Entries with parts and joints:
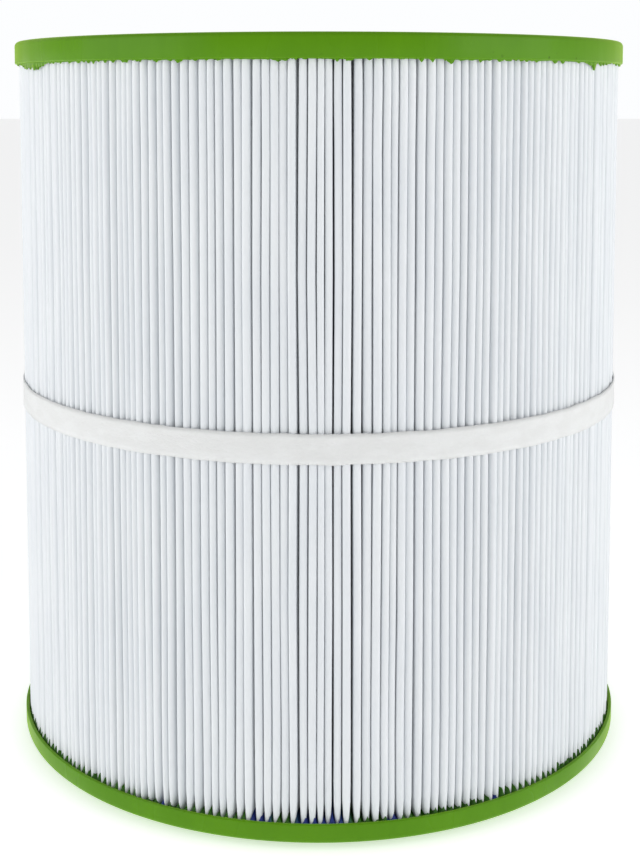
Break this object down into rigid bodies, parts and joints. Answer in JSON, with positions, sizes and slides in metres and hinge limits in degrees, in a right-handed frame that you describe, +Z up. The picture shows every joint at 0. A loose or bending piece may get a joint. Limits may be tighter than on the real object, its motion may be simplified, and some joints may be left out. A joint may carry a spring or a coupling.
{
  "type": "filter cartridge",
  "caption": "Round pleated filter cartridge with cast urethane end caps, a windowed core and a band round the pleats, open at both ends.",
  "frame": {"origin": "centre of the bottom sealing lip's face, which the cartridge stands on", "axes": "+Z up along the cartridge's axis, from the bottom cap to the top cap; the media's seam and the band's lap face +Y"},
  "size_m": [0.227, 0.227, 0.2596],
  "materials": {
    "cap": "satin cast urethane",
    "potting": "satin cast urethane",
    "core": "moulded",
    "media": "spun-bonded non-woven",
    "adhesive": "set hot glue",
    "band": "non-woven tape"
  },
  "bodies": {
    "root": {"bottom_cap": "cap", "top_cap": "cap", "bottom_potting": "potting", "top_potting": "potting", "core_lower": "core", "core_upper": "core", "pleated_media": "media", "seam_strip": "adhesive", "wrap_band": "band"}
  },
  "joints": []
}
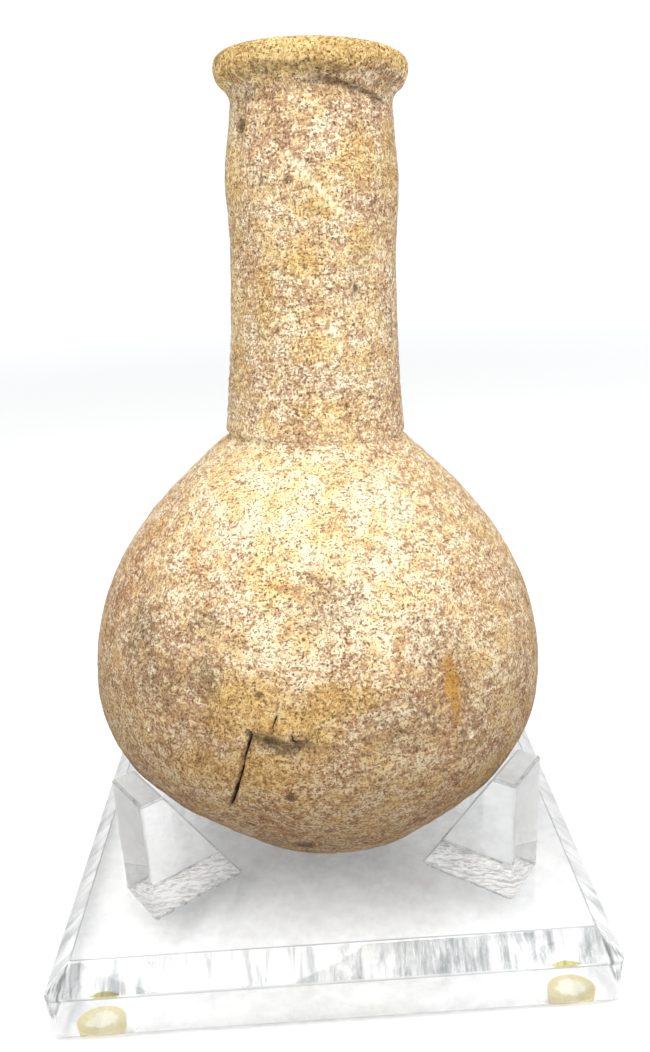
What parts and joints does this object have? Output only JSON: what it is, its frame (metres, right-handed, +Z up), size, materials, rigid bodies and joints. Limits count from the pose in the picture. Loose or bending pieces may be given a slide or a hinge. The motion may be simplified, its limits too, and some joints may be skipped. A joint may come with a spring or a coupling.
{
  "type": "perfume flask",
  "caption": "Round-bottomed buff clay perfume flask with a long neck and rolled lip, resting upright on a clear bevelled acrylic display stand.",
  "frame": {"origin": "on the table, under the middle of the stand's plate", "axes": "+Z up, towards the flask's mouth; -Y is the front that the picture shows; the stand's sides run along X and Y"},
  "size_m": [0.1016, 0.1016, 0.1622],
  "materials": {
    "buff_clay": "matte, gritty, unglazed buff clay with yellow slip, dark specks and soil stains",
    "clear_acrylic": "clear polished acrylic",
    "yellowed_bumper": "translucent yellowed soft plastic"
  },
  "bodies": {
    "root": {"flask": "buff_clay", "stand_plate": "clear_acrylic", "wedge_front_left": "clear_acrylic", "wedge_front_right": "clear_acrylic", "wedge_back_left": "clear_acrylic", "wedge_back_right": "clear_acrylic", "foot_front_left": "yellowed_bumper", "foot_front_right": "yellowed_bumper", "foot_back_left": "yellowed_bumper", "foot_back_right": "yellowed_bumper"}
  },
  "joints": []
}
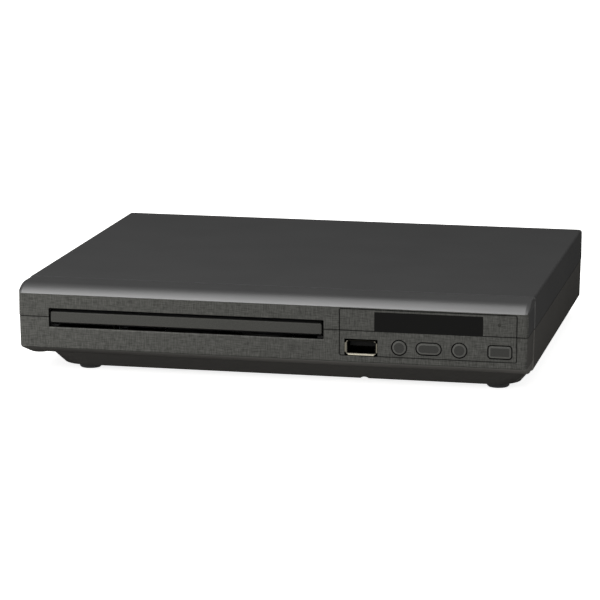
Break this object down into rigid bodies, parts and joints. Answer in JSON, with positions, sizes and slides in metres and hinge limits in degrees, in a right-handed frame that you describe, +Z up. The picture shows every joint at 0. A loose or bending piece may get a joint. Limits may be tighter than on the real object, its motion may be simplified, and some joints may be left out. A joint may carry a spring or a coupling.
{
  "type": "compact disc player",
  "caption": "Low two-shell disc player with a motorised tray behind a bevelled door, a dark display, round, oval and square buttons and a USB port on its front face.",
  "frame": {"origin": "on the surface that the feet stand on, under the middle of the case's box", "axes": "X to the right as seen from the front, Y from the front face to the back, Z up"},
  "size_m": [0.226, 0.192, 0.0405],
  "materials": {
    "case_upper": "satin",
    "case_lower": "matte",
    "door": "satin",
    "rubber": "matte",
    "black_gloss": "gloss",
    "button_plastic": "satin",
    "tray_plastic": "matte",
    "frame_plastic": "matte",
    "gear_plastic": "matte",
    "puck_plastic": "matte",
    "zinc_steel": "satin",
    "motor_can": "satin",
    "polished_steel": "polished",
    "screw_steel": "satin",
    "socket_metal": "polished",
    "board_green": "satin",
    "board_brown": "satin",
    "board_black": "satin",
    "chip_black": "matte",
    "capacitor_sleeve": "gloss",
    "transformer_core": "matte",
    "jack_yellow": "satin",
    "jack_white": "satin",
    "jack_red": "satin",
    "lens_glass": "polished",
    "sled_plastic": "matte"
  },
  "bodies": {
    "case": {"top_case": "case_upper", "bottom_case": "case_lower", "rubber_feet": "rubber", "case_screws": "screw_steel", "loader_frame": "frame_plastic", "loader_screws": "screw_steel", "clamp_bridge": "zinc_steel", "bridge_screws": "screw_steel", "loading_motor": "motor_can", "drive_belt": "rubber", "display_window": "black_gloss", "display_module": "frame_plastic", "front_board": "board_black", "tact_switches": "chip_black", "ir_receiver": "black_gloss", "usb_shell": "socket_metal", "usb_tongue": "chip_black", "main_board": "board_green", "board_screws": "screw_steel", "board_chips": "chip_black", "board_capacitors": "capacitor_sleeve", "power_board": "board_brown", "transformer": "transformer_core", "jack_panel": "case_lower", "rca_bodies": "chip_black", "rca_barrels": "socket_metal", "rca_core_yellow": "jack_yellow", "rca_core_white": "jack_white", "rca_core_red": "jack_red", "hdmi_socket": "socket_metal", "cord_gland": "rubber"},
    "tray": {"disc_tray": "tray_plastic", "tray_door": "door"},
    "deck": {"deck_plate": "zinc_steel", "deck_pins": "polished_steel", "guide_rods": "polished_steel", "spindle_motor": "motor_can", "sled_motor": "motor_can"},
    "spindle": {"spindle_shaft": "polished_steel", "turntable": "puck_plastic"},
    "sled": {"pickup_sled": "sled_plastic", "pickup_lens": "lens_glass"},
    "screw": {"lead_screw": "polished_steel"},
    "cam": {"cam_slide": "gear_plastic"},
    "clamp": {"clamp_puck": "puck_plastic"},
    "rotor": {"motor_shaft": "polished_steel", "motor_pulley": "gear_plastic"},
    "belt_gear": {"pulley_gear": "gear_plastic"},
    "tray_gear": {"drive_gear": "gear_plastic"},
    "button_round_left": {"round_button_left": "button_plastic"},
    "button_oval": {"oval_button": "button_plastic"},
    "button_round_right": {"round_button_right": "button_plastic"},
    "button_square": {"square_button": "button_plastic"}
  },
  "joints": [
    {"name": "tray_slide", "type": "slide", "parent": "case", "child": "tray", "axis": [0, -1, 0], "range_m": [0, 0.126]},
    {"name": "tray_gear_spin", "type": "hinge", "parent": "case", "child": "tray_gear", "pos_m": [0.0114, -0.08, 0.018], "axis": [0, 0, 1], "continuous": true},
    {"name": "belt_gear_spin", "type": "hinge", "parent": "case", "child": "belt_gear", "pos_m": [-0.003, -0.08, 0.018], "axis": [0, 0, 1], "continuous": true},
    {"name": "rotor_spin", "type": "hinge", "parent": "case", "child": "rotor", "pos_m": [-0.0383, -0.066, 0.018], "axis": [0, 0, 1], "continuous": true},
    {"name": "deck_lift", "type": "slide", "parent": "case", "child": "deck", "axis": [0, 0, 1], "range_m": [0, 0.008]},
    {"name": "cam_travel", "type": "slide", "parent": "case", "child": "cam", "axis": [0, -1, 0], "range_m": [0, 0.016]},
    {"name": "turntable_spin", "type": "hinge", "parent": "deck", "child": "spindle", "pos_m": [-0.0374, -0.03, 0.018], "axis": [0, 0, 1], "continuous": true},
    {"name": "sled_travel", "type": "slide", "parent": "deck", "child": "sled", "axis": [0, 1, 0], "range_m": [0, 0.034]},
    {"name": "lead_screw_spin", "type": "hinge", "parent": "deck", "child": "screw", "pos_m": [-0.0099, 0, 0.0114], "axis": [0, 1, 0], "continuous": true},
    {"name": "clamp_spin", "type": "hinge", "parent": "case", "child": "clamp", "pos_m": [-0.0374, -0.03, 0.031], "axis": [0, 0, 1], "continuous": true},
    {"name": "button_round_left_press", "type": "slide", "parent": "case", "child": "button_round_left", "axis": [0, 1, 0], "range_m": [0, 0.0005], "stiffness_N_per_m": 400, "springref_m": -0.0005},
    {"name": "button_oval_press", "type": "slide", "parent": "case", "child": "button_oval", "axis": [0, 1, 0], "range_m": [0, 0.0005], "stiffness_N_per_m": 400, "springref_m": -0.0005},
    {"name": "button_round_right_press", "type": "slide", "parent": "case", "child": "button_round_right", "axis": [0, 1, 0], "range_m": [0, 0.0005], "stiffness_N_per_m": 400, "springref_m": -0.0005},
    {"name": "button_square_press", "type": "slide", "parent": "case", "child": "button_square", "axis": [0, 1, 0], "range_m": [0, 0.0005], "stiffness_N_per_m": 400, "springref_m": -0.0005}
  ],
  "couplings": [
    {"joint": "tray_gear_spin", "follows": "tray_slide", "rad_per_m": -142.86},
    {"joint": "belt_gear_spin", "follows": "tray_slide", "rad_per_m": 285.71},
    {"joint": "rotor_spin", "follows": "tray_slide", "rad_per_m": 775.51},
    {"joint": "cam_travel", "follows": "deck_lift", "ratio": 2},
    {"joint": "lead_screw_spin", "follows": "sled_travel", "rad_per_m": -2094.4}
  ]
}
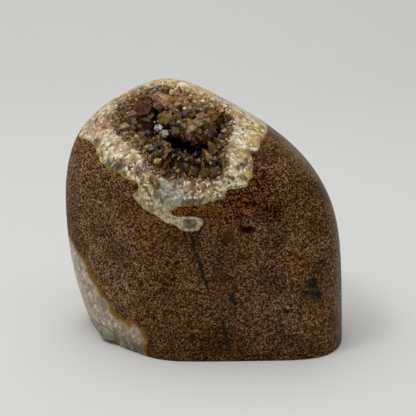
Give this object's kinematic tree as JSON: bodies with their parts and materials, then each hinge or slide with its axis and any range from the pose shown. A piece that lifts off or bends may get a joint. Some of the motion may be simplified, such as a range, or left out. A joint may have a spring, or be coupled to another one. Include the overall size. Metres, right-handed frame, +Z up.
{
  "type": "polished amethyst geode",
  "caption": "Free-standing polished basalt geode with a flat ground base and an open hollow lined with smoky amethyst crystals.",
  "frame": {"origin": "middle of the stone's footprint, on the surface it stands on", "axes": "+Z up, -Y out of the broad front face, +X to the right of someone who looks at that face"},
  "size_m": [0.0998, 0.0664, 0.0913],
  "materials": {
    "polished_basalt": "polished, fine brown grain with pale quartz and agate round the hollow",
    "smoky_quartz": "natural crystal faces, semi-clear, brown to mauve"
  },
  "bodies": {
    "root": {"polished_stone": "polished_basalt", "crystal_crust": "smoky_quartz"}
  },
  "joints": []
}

> **Your objective**
Copy out the lines from the line containing "Give this object's" to the end of the listing above, without alteration.

> **Solution below**
Give this object's kinematic tree as JSON: bodies with their parts and materials, then each hinge or slide with its axis and any range from the pose shown. A piece that lifts off or bends may get a joint. Some of the motion may be simplified, such as a range, or left out. A joint may have a spring, or be coupled to another one. Include the overall size. Metres, right-handed frame, +Z up.
{
  "type": "polished amethyst geode",
  "caption": "Free-standing polished basalt geode with a flat ground base and an open hollow lined with smoky amethyst crystals.",
  "frame": {"origin": "middle of the stone's footprint, on the surface it stands on", "axes": "+Z up, -Y out of the broad front face, +X to the right of someone who looks at that face"},
  "size_m": [0.0998, 0.0664, 0.0913],
  "materials": {
    "polished_basalt": "polished, fine brown grain with pale quartz and agate round the hollow",
    "smoky_quartz": "natural crystal faces, semi-clear, brown to mauve"
  },
  "bodies": {
    "root": {"polished_stone": "polished_basalt", "crystal_crust": "smoky_quartz"}
  },
  "joints": []
}